=== Requirement ===
Set down the listing below verbatim, but only from its first line through the line containing "HELD_LINKS = 4".

=== Dataset section ===
** Begin **

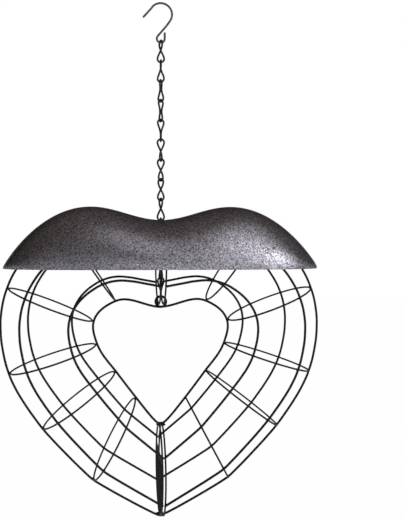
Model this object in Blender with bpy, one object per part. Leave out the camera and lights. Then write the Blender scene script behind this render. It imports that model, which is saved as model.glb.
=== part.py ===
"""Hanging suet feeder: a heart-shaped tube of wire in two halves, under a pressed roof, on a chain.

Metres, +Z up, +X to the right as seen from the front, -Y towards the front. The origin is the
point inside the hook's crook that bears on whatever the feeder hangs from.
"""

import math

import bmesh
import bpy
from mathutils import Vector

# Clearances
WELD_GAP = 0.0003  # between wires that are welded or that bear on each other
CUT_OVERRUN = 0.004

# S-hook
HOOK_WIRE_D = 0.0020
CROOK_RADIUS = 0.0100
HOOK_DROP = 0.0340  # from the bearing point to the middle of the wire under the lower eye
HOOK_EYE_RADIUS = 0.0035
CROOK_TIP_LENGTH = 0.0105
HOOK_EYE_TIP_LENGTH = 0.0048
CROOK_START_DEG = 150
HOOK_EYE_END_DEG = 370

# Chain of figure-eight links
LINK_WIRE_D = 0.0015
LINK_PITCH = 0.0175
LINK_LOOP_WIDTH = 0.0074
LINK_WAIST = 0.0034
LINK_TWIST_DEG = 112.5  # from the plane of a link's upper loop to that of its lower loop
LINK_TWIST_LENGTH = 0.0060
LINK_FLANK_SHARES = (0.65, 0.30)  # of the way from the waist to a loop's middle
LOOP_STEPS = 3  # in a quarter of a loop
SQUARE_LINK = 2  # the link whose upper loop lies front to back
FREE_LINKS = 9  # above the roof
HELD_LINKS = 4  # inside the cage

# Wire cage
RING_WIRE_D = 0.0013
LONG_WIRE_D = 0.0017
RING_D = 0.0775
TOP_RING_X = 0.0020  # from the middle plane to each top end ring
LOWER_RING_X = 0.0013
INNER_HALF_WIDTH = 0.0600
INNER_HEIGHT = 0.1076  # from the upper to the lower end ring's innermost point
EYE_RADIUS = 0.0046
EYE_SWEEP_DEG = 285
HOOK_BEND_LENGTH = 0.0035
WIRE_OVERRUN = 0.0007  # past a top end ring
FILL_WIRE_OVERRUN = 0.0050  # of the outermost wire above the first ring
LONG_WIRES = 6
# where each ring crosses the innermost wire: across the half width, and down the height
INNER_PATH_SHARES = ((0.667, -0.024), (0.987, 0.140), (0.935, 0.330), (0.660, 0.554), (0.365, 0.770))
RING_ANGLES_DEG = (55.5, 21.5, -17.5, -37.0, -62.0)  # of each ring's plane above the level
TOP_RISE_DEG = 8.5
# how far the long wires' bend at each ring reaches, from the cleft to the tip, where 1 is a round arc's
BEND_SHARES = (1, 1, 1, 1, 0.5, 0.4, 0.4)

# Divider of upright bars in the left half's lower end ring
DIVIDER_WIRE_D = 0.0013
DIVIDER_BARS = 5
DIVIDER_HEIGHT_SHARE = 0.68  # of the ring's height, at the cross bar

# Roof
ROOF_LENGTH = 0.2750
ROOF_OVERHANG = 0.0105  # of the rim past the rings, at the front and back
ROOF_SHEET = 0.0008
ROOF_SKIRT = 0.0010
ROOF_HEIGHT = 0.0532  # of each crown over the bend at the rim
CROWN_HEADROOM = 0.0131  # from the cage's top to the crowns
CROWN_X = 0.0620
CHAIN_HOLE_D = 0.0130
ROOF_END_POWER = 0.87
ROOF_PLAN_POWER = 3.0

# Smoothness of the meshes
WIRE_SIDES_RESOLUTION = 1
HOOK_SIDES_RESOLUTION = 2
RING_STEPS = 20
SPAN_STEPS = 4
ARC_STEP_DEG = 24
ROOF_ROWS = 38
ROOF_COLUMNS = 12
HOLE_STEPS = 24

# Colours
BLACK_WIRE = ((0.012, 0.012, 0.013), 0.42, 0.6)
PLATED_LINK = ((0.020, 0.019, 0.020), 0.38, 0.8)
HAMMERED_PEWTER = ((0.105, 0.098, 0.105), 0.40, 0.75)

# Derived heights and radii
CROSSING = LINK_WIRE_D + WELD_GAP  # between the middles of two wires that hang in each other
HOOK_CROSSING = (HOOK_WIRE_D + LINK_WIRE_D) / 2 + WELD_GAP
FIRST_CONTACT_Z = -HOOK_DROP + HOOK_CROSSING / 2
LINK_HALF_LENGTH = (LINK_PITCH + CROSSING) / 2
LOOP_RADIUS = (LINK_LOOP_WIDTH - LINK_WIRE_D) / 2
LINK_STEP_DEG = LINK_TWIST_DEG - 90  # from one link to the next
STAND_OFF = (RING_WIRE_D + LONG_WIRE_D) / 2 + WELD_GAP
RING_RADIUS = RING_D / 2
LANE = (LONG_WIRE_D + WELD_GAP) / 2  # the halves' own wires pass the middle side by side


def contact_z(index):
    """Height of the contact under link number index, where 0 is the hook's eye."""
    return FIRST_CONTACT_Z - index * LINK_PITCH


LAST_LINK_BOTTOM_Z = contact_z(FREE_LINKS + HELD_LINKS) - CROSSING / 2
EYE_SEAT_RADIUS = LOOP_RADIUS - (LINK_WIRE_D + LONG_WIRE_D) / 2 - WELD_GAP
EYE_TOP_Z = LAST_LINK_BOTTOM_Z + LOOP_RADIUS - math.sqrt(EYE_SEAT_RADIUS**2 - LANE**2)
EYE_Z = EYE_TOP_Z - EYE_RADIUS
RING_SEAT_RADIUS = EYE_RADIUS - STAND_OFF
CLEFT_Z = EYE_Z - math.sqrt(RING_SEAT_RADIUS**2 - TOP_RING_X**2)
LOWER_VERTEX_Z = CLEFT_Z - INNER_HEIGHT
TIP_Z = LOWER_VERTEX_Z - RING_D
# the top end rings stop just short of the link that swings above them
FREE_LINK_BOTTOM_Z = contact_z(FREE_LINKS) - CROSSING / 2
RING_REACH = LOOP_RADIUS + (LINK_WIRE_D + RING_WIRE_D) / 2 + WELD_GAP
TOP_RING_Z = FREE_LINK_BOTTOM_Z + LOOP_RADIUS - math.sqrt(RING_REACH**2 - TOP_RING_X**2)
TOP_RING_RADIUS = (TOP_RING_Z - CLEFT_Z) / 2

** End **

=== Problem solution ===
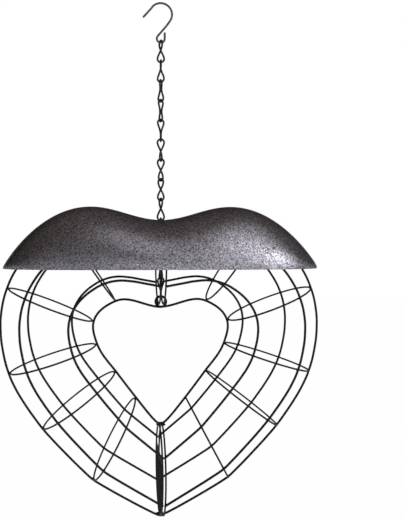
Model this object in Blender with bpy, one object per part. Leave out the camera and lights. Then write the Blender scene script behind this render. It imports that model, which is saved as model.glb.
=== part.py ===
"""Hanging suet feeder: a heart-shaped tube of wire in two halves, under a pressed roof, on a chain.

Metres, +Z up, +X to the right as seen from the front, -Y towards the front. The origin is the
point inside the hook's crook that bears on whatever the feeder hangs from.
"""

import math

import bmesh
import bpy
from mathutils import Vector

# Clearances
WELD_GAP = 0.0003  # between wires that are welded or that bear on each other
CUT_OVERRUN = 0.004

# S-hook
HOOK_WIRE_D = 0.0020
CROOK_RADIUS = 0.0100
HOOK_DROP = 0.0340  # from the bearing point to the middle of the wire under the lower eye
HOOK_EYE_RADIUS = 0.0035
CROOK_TIP_LENGTH = 0.0105
HOOK_EYE_TIP_LENGTH = 0.0048
CROOK_START_DEG = 150
HOOK_EYE_END_DEG = 370

# Chain of figure-eight links
LINK_WIRE_D = 0.0015
LINK_PITCH = 0.0175
LINK_LOOP_WIDTH = 0.0074
LINK_WAIST = 0.0034
LINK_TWIST_DEG = 112.5  # from the plane of a link's upper loop to that of its lower loop
LINK_TWIST_LENGTH = 0.0060
LINK_FLANK_SHARES = (0.65, 0.30)  # of the way from the waist to a loop's middle
LOOP_STEPS = 3  # in a quarter of a loop
SQUARE_LINK = 2  # the link whose upper loop lies front to back
FREE_LINKS = 9  # above the roof
HELD_LINKS = 4  # inside the cage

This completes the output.